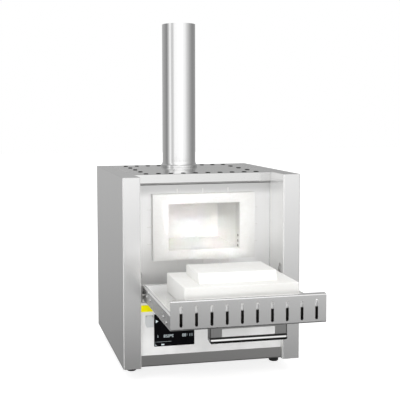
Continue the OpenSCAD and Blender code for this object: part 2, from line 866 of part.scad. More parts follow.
module hinge_brackets() {
    bracket_w = 34;
    low = 12;
    high = 22;
    stop_face = hinge_y - stop_z - stop_d / 2 - stop_clear;
    in_place() color(steel) both_sides() {
        difference() {
            block([bay_x - bracket_t, 2, hinge_z - low], [bay_x, bracket_w, hinge_z + high]);
            translate([0, hinge_y, hinge_z]) rod_x(bay_x - 10, bay_x + 1, pin_d + 0.02);
        }
        block(
            [bay_x - bracket_t - 2.8, stop_face - 3.5, hinge_z + stop_y - 4],
            [bay_x - bracket_t + 0.1, stop_face, hinge_z + stop_y + 4]);
    }
}

module hinge_pins() {
    in_place() color(steel) both_sides() translate([0, hinge_y, hinge_z])
        rod_x(door_x - sheet - arm_t - 2, bay_x - 0.02, pin_d);
}

module hinge_arms() {
    arm_l = 46;
    arm_w = 14;
    boss_x = door_x - sheet;
    on_door() color(steel) both_sides() translate([boss_x - arm_t, 0, 0]) difference() {
        union() {
            translate([0, hinge_y, hinge_z]) rod_x(0, arm_t, arm_w);
            block([0, hinge_y - arm_w / 2, hinge_z], [arm_t, hinge_y + arm_w / 2, hinge_z + arm_l]);
        }
        translate([0, hinge_y, hinge_z]) rod_x(-1, arm_t + 1, pin_d + 2 * pin_clear);
    }
}

module door_shell() {
    lip = 10;
    hem = 8;
    slot_y = (edge_d - slot_l) / 2;
    on_door() color(steel) difference() {
        union() {
            along_x(2 * door_x) folded([
                [edge_d, door_z1 - lip],
                [edge_d, door_z1],
                [0, door_z1],
                [0, door_z0],
                [flange_d, door_z0],
                [flange_d, door_z0 + hem]], sheet);
            both_sides() block(
                [door_x - sheet, sheet / 2, door_z0 + sheet / 2],
                [door_x, flange_d, door_z1 - sheet / 2]);
        }
        for (i = [0:slot_n - 1])
            translate([(i - (slot_n - 1) / 2) * slot_pitch, slot_y + slot_l / 2 - 2, door_z1 - 2 * sheet])
                linear_extrude(3 * sheet) slot_2d(slot_w, slot_l);
        translate([0, hinge_y, hinge_z]) rod_x(-door_x - 1, door_x + 1, pin_d + 2 * pin_clear);
    }
}

// The core stops short of the slotted edge, and a channel closes it off from the slots
door_duct = 26;
baffle_t = 1;

module door_core() {
    gap = sheet_gap;
    arm_room = arm_t + sheet + 2 * gap + 2;
    on_door() color(fibre)
        bar(2 * (door_x - arm_room), sheet + gap, liner_y - gap, door_z0 + sheet + gap + 14, door_z1 - sheet - door_duct);
}

module door_baffle() {
    base_z = door_z1 - sheet - door_duct;
    lip_z = base_z + 12;
    y0 = sheet + sheet_gap;
    y1 = liner_y - sheet_gap;
    on_door() color(dark_steel) along_x(2 * (door_x - sheet - sheet_gap))
        folded([[y0, lip_z], [y0, base_z], [y1, base_z], [y1, lip_z]], baffle_t);
}

// The liner is a shallow tray, with its highest rim behind the slots
module door_liner() {
    edge = 2.5;
    rim = 12;
    w = 2 * (door_x - sheet - 1);
    rim_z = door_z1 - sheet - 4;
    foot_z = door_z0 + sheet + 9;
    on_door() color(steel) {
        along_x(w) folded([[liner_y + rim, rim_z], [liner_y, rim_z], [liner_y, foot_z]], sheet);
        both_sides() block([w / 2 - sheet, liner_y, foot_z], [w / 2, liner_y + sheet + edge, rim_z]);
    }
}

module door_slab() {
    inset = 2.5;
    on_door() color(fibre)
        bar(2 * (collar_x - inset), liner_y + sheet, door_slab_y, chamber_z0 - rim_h + 1, chamber_z1 + rim_h - 1);
}

// The plug's upper face slopes so that it clears the mouth as the door swings
module door_plug() {
    on_door() color(fibre) along_x(chamber_w - 2 * plug_gap) polygon([
        [door_slab_y, plug_z0],
        [door_slab_y + plug_t - 2, plug_z0],
        [door_slab_y + plug_t, plug_z0 + 2],
        [door_slab_y + plug_t, plug_tip],
        [door_slab_y, plug_root]]);
}

// The handle is a plate with a window, a bar along its edge and two cheeks
module door_handle() {
    face_z = door_z1 - handle_drop;
    bar_y = grip_d / 2 - handle_out;
    window_y = -3;
    corner = grip_d / 2;
    on_door() color(steel) intersection() {
        translate([0, 0, face_z - 2 * handle_lip]) linear_extrude(3 * handle_lip) handle_outline(corner);
        union() {
            difference() {
                bar(handle_w, bar_y, 0, face_z - handle_t, face_z);
                translate([0, window_y - window_h / 2, face_z - 1.5 * handle_t]) linear_extrude(2 * handle_t)
                    rounded(window_w, window_h, 2, $fn = 24);
            }
            translate([0, bar_y, face_z + 2 - grip_d / 2]) rod_x(-handle_w / 2, handle_w / 2, grip_d);
            both_sides() block(
                [handle_w / 2 - handle_t, bar_y, face_z - handle_lip],
                [handle_w / 2, 0, face_z - handle_t / 2]);
        }
    }
}

module handle_outline(r) {
    w = handle_w / 2;
    translate([-w, r - handle_out]) square([2 * w, handle_out - r]);
    translate([r - w, -handle_out]) square([2 * (w - r), handle_out]);
    for (s = [-1, 1]) translate([s * (w - r), r - handle_out]) circle(r);
}

module door_stop_pins() {
    on_door() color(steel) both_sides() translate([0, hinge_y + stop_y, hinge_z + stop_z])
        rod_x(door_x, door_x + 3, stop_d, $fn = 24);
}

module door_screws() {
    door_l = door_z1 - hinge_z;
    low = [[15, 37.5], [26, 53], [15, 70]];
    high = [[13, door_l - 57.2], [8, door_l - 32.2]];
    on_door() color(steel) both_sides() for (spot = concat(low, high))
        translate([0, spot[0], hinge_z + spot[1]])
            rod_x(door_x, door_x + screw_head, screw_d, $fn = 24);
}

// A thin leaf spring on each pillar holds the closed door by friction
module catch_springs() {
    leaf_t = 0.8;
    leaf_w = 6;
    leaf_l = 18;
    pad_l = 4;
    leaf_y = 16;
    leaf_z = hinge_z + 41;
    lean = 25;
    bulge = door_side_gap - screw_head - leaf_t - 0.3;
    end = leaf_l / 2 + pad_l;
    bow = [for (a = [-90:15:90]) [bay_x - bulge * cos(a), a / 90 * leaf_l / 2]];
    in_place() color(steel) both_sides()
        translate([0, leaf_y, leaf_z]) rotate([90 - lean, 0, 0]) linear_extrude(leaf_w, center = true) polygon(concat(
            [[bay_x, -end]],
            bow,
            [[bay_x, end], [bay_x - leaf_t, end]],
            [for (p = turned(bow)) p - [leaf_t, 0]],
            [[bay_x - leaf_t, -end]]));
}

left_side_panel();
right_side_panel();
top_cover();
rear_panel();
base_pan();
feet();
foot_screws();
heat_shield();
front_plate();
inner_casing();
casing_rails();
fibre_collar();
insulation_top();
insulation_bottom();
insulation_left();
insulation_right();
insulation_rear();
heating_plate_left();
heating_plate_right();
floor_tile();
heater_terminals();
thermocouple();
flue_tube();
flue_spigot();
exhaust_stack();
control_panel();
accent_strip();
display_module();
controller_board();
board_standoffs();
port_cover();
port_hinge_pin();
service_port();
solid_state_relay();
heat_sink();
terminal_block();
mains_inlet();
power_switch();
power_rocker();
hinge_brackets();
hinge_pins();
hinge_arms();
door_shell();
door_core();
door_liner();
door_baffle();
door_slab();
door_plug();
door_handle();
door_stop_pins();
door_screws();
catch_springs();
rear_screws();
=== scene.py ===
import bpy, bmesh, math
from mathutils import Euler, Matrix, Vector


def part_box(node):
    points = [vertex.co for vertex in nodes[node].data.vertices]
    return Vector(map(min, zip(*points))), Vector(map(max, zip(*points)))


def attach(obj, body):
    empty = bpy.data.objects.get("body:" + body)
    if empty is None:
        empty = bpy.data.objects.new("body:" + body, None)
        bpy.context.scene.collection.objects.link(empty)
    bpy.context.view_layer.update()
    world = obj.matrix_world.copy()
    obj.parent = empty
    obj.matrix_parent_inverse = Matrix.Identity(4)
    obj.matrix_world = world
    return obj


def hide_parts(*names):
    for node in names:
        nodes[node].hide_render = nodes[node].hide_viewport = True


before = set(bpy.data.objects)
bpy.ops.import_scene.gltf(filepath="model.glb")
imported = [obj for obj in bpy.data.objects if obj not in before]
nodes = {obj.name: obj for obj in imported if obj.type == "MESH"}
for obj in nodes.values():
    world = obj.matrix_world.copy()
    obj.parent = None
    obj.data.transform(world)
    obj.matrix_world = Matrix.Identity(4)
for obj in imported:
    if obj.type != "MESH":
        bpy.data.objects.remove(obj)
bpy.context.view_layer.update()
print("frame loaded:", len(nodes), "nodes")


# shader maths as Python expressions

class Wire:
    def __init__(self, graph, socket):
        self.graph, self.socket = graph, socket

    def maths(self, operation, first, second=None, clamp=False):
        sockets = {0: first} if second is None else {0: first, 1: second}
        settings = {"operation": operation, "use_clamp": clamp}
        return self.graph.add("ShaderNodeMath", settings, sockets)["Value"]

    def __add__(self, other): return self.maths("ADD", self, other)
    def __radd__(self, other): return self.maths("ADD", other, self)
    def __sub__(self, other): return self.maths("SUBTRACT", self, other)
    def __rsub__(self, other): return self.maths("SUBTRACT", other, self)
    def __mul__(self, other): return self.maths("MULTIPLY", self, other)
    def __rmul__(self, other): return self.maths("MULTIPLY", other, self)
    def __truediv__(self, other): return self.maths("DIVIDE", self, other)
    def __abs__(self): return self.maths("ABSOLUTE", self)
    def under(self, other): return self.maths("LESS_THAN", self, other)
    def larger(self, other): return self.maths("MAXIMUM", self, other)
    def turnFrom(self, other): return self.maths("ARCTAN2", self, other)
    def clamped(self): return self.maths("ADD", self, 0, True)

    def between(self, low, high):  # 0 at low, 1 at high, smooth in between
        settings = {"interpolation_type": "SMOOTHSTEP"}
        sockets = {"Value": self, "From Min": low, "From Max": high}
        return self.graph.add("ShaderNodeMapRange", settings, sockets)["Result"]


class Outputs:
    def __init__(self, graph, node):
        self.graph, self.node = graph, node

    def __getitem__(self, name):
        return Wire(self.graph, self.node.outputs[name])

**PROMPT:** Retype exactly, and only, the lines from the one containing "left_side_panel();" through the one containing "nodes[node].hide_render = nodes[node].hide_viewport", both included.

**WRITTEN RESPONSE:**
left_side_panel();
right_side_panel();
top_cover();
rear_panel();
base_pan();
feet();
foot_screws();
heat_shield();
front_plate();
inner_casing();
casing_rails();
fibre_collar();
insulation_top();
insulation_bottom();
insulation_left();
insulation_right();
insulation_rear();
heating_plate_left();
heating_plate_right();
floor_tile();
heater_terminals();
thermocouple();
flue_tube();
flue_spigot();
exhaust_stack();
control_panel();
accent_strip();
display_module();
controller_board();
board_standoffs();
port_cover();
port_hinge_pin();
service_port();
solid_state_relay();
heat_sink();
terminal_block();
mains_inlet();
power_switch();
power_rocker();
hinge_brackets();
hinge_pins();
hinge_arms();
door_shell();
door_core();
door_liner();
door_baffle();
door_slab();
door_plug();
door_handle();
door_stop_pins();
door_screws();
catch_springs();
rear_screws();
=== scene.py ===
import bpy, bmesh, math
from mathutils import Euler, Matrix, Vector


def part_box(node):
    points = [vertex.co for vertex in nodes[node].data.vertices]
    return Vector(map(min, zip(*points))), Vector(map(max, zip(*points)))


def attach(obj, body):
    empty = bpy.data.objects.get("body:" + body)
    if empty is None:
        empty = bpy.data.objects.new("body:" + body, None)
        bpy.context.scene.collection.objects.link(empty)
    bpy.context.view_layer.update()
    world = obj.matrix_world.copy()
    obj.parent = empty
    obj.matrix_parent_inverse = Matrix.Identity(4)
    obj.matrix_world = world
    return obj


def hide_parts(*names):
    for node in names:
        nodes[node].hide_render = nodes[node].hide_viewport = True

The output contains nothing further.